> [GIVEN EXERCISE] Output an exact reproduction of the data.

> [DATA EXCERPT]
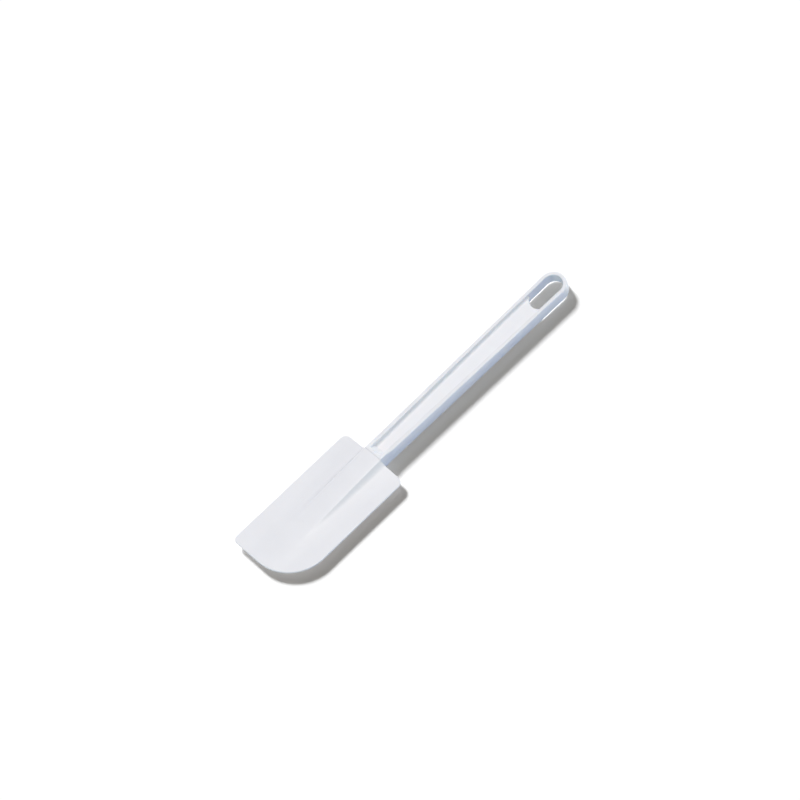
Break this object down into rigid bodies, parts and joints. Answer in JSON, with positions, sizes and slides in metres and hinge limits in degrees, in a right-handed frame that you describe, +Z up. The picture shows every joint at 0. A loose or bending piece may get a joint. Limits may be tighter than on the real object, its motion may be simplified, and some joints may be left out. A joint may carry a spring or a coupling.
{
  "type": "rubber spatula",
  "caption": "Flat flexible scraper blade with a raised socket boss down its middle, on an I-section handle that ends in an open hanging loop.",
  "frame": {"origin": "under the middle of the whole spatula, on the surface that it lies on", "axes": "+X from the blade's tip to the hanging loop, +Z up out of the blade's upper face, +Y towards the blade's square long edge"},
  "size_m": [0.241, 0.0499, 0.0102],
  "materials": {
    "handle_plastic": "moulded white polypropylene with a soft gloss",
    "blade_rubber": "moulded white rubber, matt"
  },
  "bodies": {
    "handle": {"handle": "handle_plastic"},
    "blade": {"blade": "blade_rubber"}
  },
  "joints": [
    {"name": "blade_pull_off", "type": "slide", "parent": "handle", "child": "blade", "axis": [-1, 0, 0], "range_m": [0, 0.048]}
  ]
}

> [ANSWER FOR THE TASK]
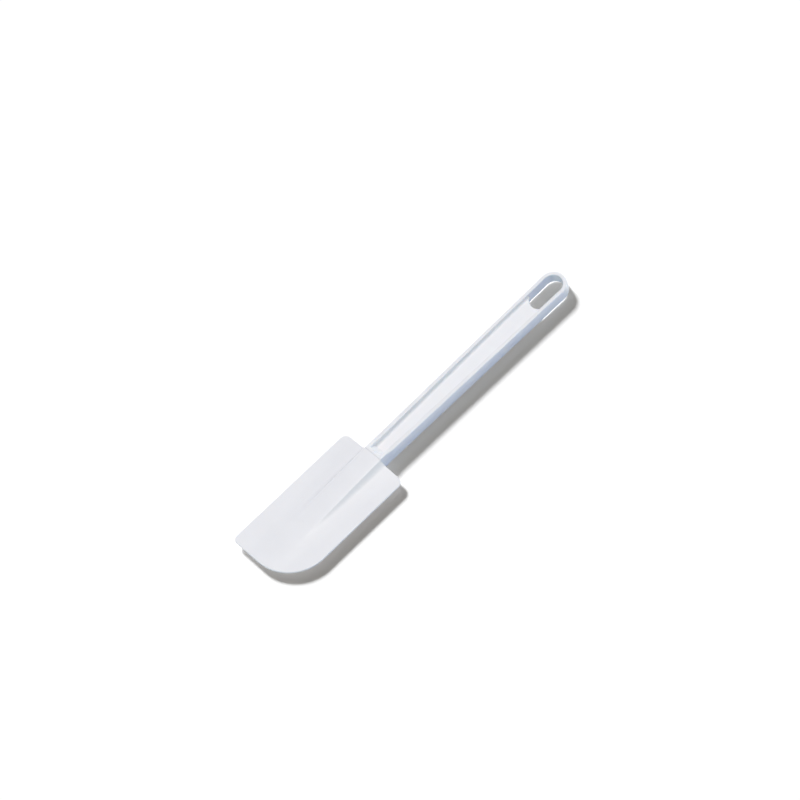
Break this object down into rigid bodies, parts and joints. Answer in JSON, with positions, sizes and slides in metres and hinge limits in degrees, in a right-handed frame that you describe, +Z up. The picture shows every joint at 0. A loose or bending piece may get a joint. Limits may be tighter than on the real object, its motion may be simplified, and some joints may be left out. A joint may carry a spring or a coupling.
{
  "type": "rubber spatula",
  "caption": "Flat flexible scraper blade with a raised socket boss down its middle, on an I-section handle that ends in an open hanging loop.",
  "frame": {"origin": "under the middle of the whole spatula, on the surface that it lies on", "axes": "+X from the blade's tip to the hanging loop, +Z up out of the blade's upper face, +Y towards the blade's square long edge"},
  "size_m": [0.241, 0.0499, 0.0102],
  "materials": {
    "handle_plastic": "moulded white polypropylene with a soft gloss",
    "blade_rubber": "moulded white rubber, matt"
  },
  "bodies": {
    "handle": {"handle": "handle_plastic"},
    "blade": {"blade": "blade_rubber"}
  },
  "joints": [
    {"name": "blade_pull_off", "type": "slide", "parent": "handle", "child": "blade", "axis": [-1, 0, 0], "range_m": [0, 0.048]}
  ]
}